Friday, September 2, 2011

Shower House UP dated

After hauling and stacking many locally collected rocks (all within a mile) in the heat of the Texas desert summer, the shower house walls are at a finished level. All in all, I estimate it took between 40 and 50 man and woman hours. Since this wall is a dry stack, it will one day fall down, maybe tomorrow, maybe in 300 years. I just hope it doesn't happen while I am showering. 
The shower now has privacy. The temporary water collection bucket makes it easy to distribute the used greywater to the trees that surround the shower house. 
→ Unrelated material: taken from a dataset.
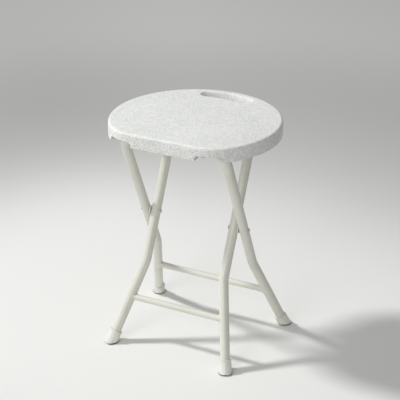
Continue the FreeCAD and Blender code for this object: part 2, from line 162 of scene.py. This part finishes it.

I spent a day helping a new friend work on a concrete floor in his hand built strawbale house. Greg Donner is here for a year to work on his paintings in an inspiring and distraction free setting. I try to sit in on friends' projects when I can in order to pick up new skills and inspiration. Greg then talked me into going to the hot springs in our national park, which I never would have thought of as a summer option, but any temperature water is a respite in this unrelenting Texas summer . 

Good friends and fellow off gridders Kevin and Zoe stopped by for morning coffee and a tour of Don's Domeland. Kevin and Zoey are also coordinators for our recycling program in town and have been naturally living by example out here for many years.


Dani said...

Very cool dry stack wall!

How do you fill your shower bucket?

trevor.reichman said...

I fill the shower bag with rain water stored in my cistern, although there has been a serious drought here and so I've been topping off the cistern with water from town. The bucket just catches the used shower water.